I was trying to decide what new recipes I wanted to make, and I have to admit I am guilty of looking for the tastiest recipes that require the least amount of dishes to assemble. It’s true, I’m back in a kitchen that has no dishwasher, and while I’m in favour of hiring said dishwasher, I have to accept the fact that I may not be able to find room for that in my budget.
With that said, it’s not that I hate doing dishes. The main problem for me is that the minute any food hits the sink, it gives me a bad case of the gaggies. I’m not sure what happens from plate to sink, what transformation occurs that takes food from delicious to queaze inducing yuckiness, but it’s truly a problem I have.

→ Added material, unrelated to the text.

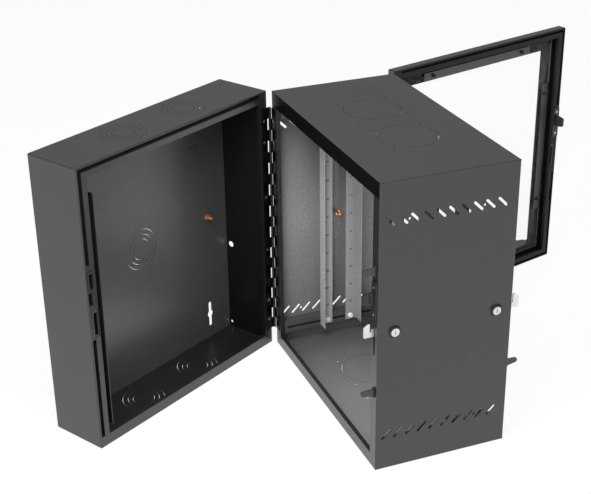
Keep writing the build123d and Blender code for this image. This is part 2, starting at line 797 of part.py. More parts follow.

On top of that, when you don’t have a dishwasher, you realize you don’t have a cupboard, as it may be, for your dirty dishes. Every dish you use ends up on top of the counter, in the sink, on the table… you get the idea. Unfortunately, it is not kosher for those of us who have no dishwasher to stash our dirty dishes in an empty cupboard when unexpected guests come by. Ew. So be that as it may, this dish doesn’t take too many dishes :)
With a crunchy crust, and a toffee tasting center, covered in semi-sweet chocolate and drizzled with white chocolate, sweets don’t come much sweeter than this! These are not for the faint of sweet teeth – but for those with a healthy sweet tooth, these are pure bliss.
- ¾ cup (1.5 sticks) butter, softened
- ¼ cup light brown sugar, packed
- 1 tsp vanilla extract
- 1 ¼ cups all purpose flour
- ¼ cup graham cracker crumbs
- 1 can (300 mL) sweetened condensed milk
- 1 bag (200 g) toffee bits (such as Skor or Heath)
- 1 bag (200 g) semi-sweet chocolate chips
- ¼ cup (2 oz) white chocolate, melted (optional)
- Preheat oven to 350°F (180°C). Line a 9” square baking pan with parchment paper so that it overhangs ends for easy removal.
- For base, beat together butter and sugar until fluffy. Beat in vanilla. With mixer on low speed, mix in flour and graham crumbs. Press mixture into base of prepared pan. Bake in preheated oven for 20 minutes.
- Filling: Pour sweetened condensed milk into microwaveable 8-cup (2L) measuring cup. Microwave on Medium (50%) power for 4 minutes, stirring after 2 minutes. Stir in toffee bits. Microwave on Medium-Low or Defrost (30%) power for 8 minutes, stirring every 2 minutes, or until golden brown and thickened. Pour over baked crust. Refrigerate or freeze for 30 minutes.
- Topping: Melt semi-sweet chocolate chips. Spread lightly over filling. Drizzle white chocolate over. Let set completely before cutting into small bars.